From my personal experience, here is what you must learn to recognize.
Enforcement is all about a tax grab and the law enforcement growth industry, as some folks have described it.
The enforcement fellow on the street enjoys his ez life and doesn't want to have to work for a living. The fellow who gave you the decision is nothing more than an administrative clerk who also enjoys a cushy job, and well paid, at that.
Everyone in the system is there to enforce compliance so they can maintain their own niche. The clerk has forced you into the expense of an appeal to the next higher court.
They will do the same thing. Protect their members in the lower ranks.
After much expense, if you can afford it, you may eventually reach some higher court which will remand the matter to a lower court on technical issues, without a decision ever being reached. The local prosecuting attorney will simply not pick up the case again. You'll hang in limbo.
Yet a fine will have been adjudicated, and you must pay it or be in contempt of the court. THAT, is punishable by incarceration.

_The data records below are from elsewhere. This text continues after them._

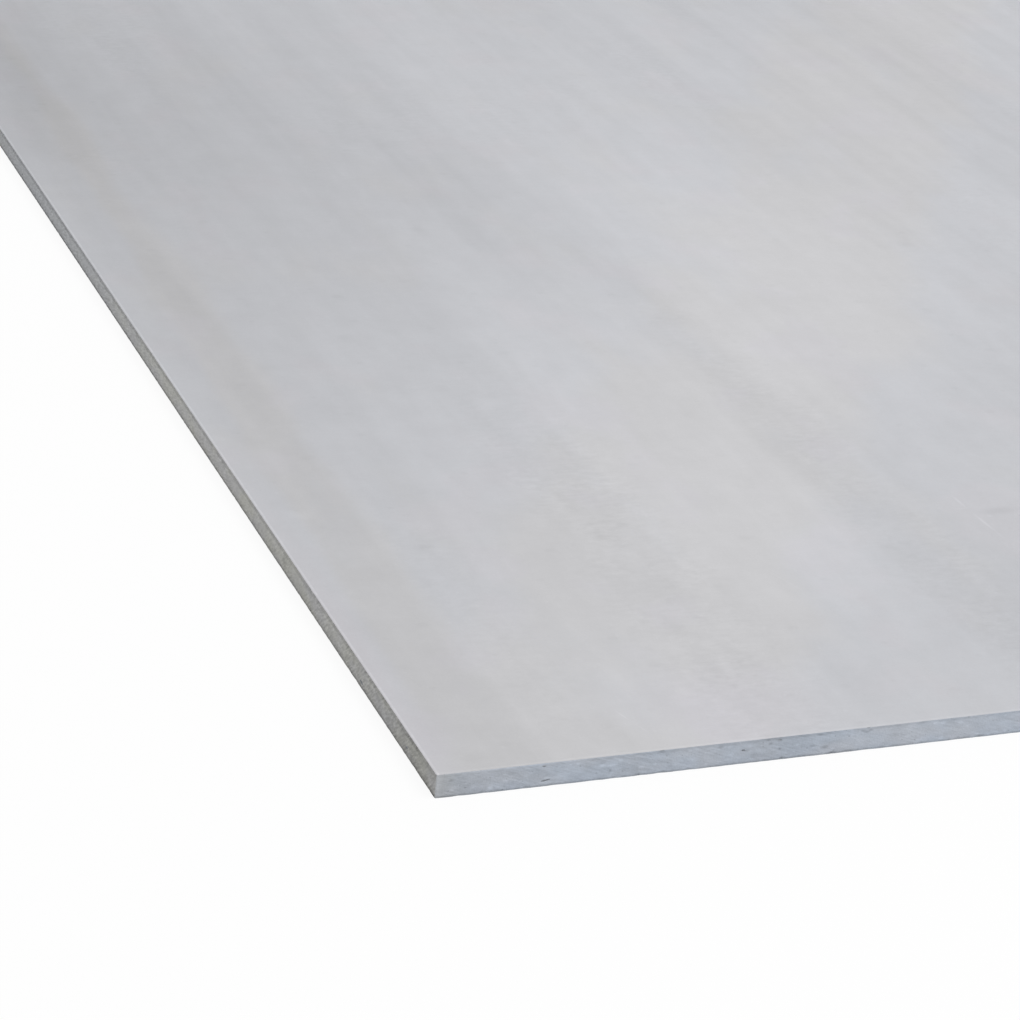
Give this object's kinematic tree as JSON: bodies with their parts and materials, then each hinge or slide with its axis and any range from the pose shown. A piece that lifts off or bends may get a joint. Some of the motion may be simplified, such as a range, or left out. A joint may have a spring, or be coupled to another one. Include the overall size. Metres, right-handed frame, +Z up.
{
  "type": "fire-resistant board",
  "caption": "Flat solid sheet of light grey cement board that resists fire, sawn square on every side, for lining walls, ceilings, shafts and steelwork.",
  "frame": {"origin": "centre of the underside, on the surface that the board lies on", "axes": "+X across the board's width, +Y along its length, the way its face is streaked, +Z up through its thickness, out of the wide face that shows"},
  "size_m": [1.2, 2.5, 0.012],
  "materials": {
    "cement_board": "matte"
  },
  "bodies": {
    "root": {"board": "cement_board"}
  },
  "joints": []
}
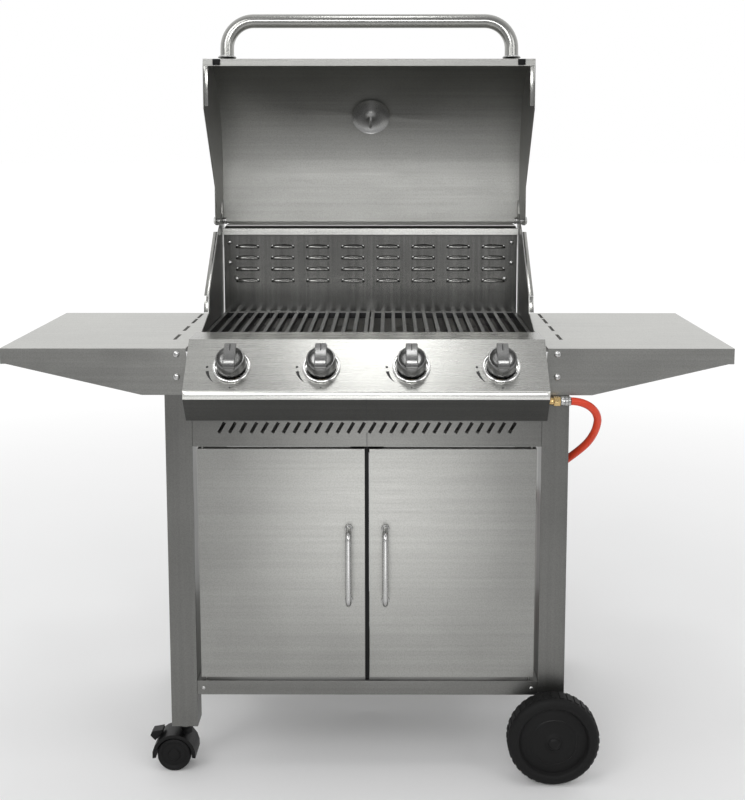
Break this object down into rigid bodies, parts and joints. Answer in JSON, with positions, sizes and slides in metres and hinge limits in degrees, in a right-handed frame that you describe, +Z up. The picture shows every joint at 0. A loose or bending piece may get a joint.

Under well established precedent of law, a tax must be paid before you can file a case for recovery of damages... (paying that tax)
It makes no sense, and may be done differently in your part of the system, because there is no legitimacy in any claim to infringe upon your freedom to travel on personal business.
Possibly the best way to deal with the situation is to get some local legislator to champion your cause and draw up some statute that will recognize low powered conveyances operated at bicycle speeds to be below a level subject to inspection, regulation, and taxation.
The one fellow in FL was apparently successful in making some headway, but that doesn't necessarily mean it will trickle down to the curbside at any time in the future.
Control and regulation are insidious and pervasive.